Revealing the prevalence and impact of financial fraud victimization of older US adults

April 5, 2024

Source citation: Morgan, R. E. & Tapp, S. N. (2024, March 20). Examining financial fraud against older adultsNational Institute of Justice Journal.

According to authors Morgan and Tapp, there is a shortage of good quality research on financial fraud victimization of older adults in the US. And much research on this population focuses more on financial abuse (perpetrated by those in a position of trust) and less on financial fraud (perpetrated by strangers). Morgan and Tapp mined data from the National Crime Victimization Survey (NCVS): Supplemental Fraud Survey (SFS), [United States], 2017 (ICPSR 37825) to provide a better picture of how older Americans experience financial fraud. The NCVS is a yearly, nationally representative survey that is the country’s primary source of information on crime victimization. In 2017, the NCVS also included the SFS (the most recent one yet fielded), which collected information on seven different types of financial fraud (not including identity theft, which is covered in a different NCVS supplement). The SFS complements FBI data that is based on police-reported crime, since SFS statistics include information from victims who do not report to the police.

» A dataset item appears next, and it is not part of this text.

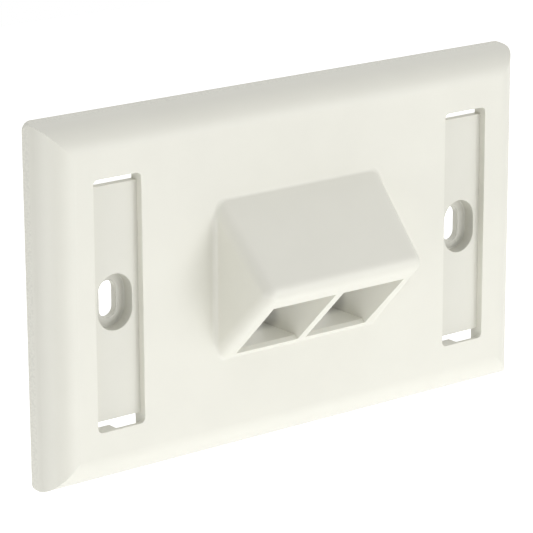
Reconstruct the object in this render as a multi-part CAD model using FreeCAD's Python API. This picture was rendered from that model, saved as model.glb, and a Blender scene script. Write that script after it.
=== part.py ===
import FreeCAD, Part
import math
import os

# Two-port keystone faceplate, one injection moulding, sizes in millimetres.
# Frame: +Z up, X along the long side, the front looks towards -Y, and the
# face that lies on the wall is the plane y = 0 with the plate centred on it.

# Plate
PLATE_W = 114.3          # long side, single-gang plate
PLATE_H = 69.85          # short side
PLATE_T = 7.05           # wall plane to flat front
CORNER_R = 1.8           # outer corners, seen from the front
FOOT_H = 2.05            # height of the straight foot strip at the wall
FOOT_IN = 0.6            # how far the foot strip leans in over its height
BEVEL_W = 6.25           # outer edge to the start of the flat front
SKIN = 1.9               # wall thickness of the shell

# Screw slots, one through the middle of each label bay
SCREW_PITCH = 83.34      # 3.281 in between box screws
SLOT_W = 3.65            # through slot, clears a no. 6 screw
SLOT_L = 7.1
SLOT_EASE = 0.1          # chamfer round the mouth of the slot
BORE_W = 7.7             # counterbore for the screw head, at its mouth
BORE_L = 10.7
BORE_DEPTH = 2.5         # label floor to the seat
BORE_DRAFT = 0.1         # inward lean of the counterbore wall, each side
SEAT_T = 1.4             # web left under the screw head
SEAT_R = 0.25            # fillet between the counterbore wall and the seat
BOSS_WALL = 1.5          # wall round the counterbore

# Label bays
BAY_W = 10.45
BAY_H = 47.7
BAY_R = 1.0              # corner radius of the opening
BAY_EASE = 0.1           # rounding of the opening's rim
FLOOR_D = 1.5            # flat front down to the label floor
FLOOR_T = 1.65           # thickness of the label floor
SLIT_H = 1.65            # the floor stops this far short of both ends
FRAME_T = 1.5            # frame round the bay on the back
LATCH_LIP = 0.85         # thickness of the lip the label cover snaps under
LATCH_X = -0.75          # the lip is undercut from here to the bay's side
LATCH_D = 1.1            # how far the undercut reaches under the lip

# Hood: a 45 degree wedge with the ports in its lower face
HOOD_W = 39.8            # width where it leaves the front
HOOD_DRAFT = 4.5         # lean of its two sides, degrees
HOOD_TOP = 15.6          # height of its upper root above the centre
HOOD_BOTTOM = 15.2       # its lower root below the centre
HOOD_R = 2.4             # rounding of the ridge and of the side edges
ROOT_R = 1.0             # fillet where it meets the front
HOOD_WALL = 2.2          # upper wall
CHEEK_GAP = 0.9          # coring slot inside each cheek
CHEEK_WALL = 1.2         # wall between a port and the coring slot

# Keystone ports
PORT_W = 14.78
PORT_H = 16.33
PORT_PITCH = 16.65
PORT_UP = 0.85           # lower root of the hood to a port's lower edge
LIP_T = 1.0              # lower lip, held by the jack's fixed hook
BROW_T = 1.6             # upper lip
PORT_EASE = 0.1          # rounding of the rims of the ports
CATCH_RISE = 1.87        # relief above the port for the sprung latch
CATCH_IN = 8.0           # port face to the latch bar
CATCH_T = 1.8            # thickness of the latch bar
CATCH_DROP = 0.57        # the bar's lower side above the port's upper edge
TUNNEL_BACK = 3.6        # how far the port walls reach behind the wall plane
TUNNEL_FLOOR = 1.4       # thickness of the shelf under the ports
TUNNEL_SLOPE = 12.0      # depth of the port walls, square to the port face

FRONT = -PLATE_T
BAY_X = SCREW_PITCH / 2
PORT_EDGE = PORT_PITCH / 2 + PORT_W / 2
SQ = math.sqrt(0.5)


def box(x0, x1, y0, y1, z0, z1):
    return Part.makeBox(x1 - x0, y1 - y0, z1 - z0, FreeCAD.Vector(x0, y0, z0))


def face_of(edges):
    return Part.Face(Part.Wire(Part.__sortEdges__(edges)))


def edge_lies_at(edge, y):
    """True for an edge that lies in the plane at height y."""
    span = edge.BoundBox
    return abs(span.YMin - y) < 1e-4 and abs(span.YMax - y) < 1e-4


def slab_yz(points, x0, x1):
    """A polygon of (y, z) points, swept from x0 to x1."""
    ring = [FreeCAD.Vector(x0, y, z) for y, z in points]
    face = Part.Face(Part.makePolygon(ring + ring[:1]))
    return face.extrude(FreeCAD.Vector(x1 - x0, 0, 0))


def rounded_rect(w, h, r, y0, y1, cx=0.0):
    """A prism along Y with a rounded rectangle for its section."""
    block = box(cx - w / 2, cx + w / 2, y0, y1, -h / 2, h / 2)
    upright = [
        e for e in block.Edges
        if abs(e.Vertexes[0].Point.y - e.Vertexes[1].Point.y) > 1e-6
    ]
    return block.makeFillet(r, upright)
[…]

Indeed, Morgan and Tapp found that in 2017, about 1.33 percent of adults aged 60 and over (nearly one million people) experienced at least one incident of fraud, but fewer than 20 percent reported it to police. Older adult victims lost a total of nearly 1.2 billion dollars that year, averaging $1,270 each. Well over 50 percent of older fraud victims experienced moderate or severe emotional distress, and nearly 80 percent of older fraud victims were non-Hispanic white persons.